Say the number of lines containing the string "that", and say nothing else.

- **Provided data**:
============================================================
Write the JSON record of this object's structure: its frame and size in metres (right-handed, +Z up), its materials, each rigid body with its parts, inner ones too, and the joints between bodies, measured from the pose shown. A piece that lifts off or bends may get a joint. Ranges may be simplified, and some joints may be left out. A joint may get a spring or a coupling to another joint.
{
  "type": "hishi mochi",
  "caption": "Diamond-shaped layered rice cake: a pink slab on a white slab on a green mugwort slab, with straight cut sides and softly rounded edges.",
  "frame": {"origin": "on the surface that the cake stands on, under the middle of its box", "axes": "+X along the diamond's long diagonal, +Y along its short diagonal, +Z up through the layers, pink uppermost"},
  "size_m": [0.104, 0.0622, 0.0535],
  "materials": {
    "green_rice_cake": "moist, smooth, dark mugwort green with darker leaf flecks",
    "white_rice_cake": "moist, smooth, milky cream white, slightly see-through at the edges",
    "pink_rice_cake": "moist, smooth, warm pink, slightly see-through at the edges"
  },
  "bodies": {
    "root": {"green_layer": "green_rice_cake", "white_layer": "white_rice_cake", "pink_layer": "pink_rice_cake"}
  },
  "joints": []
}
============================================================
- **Task answer**: 2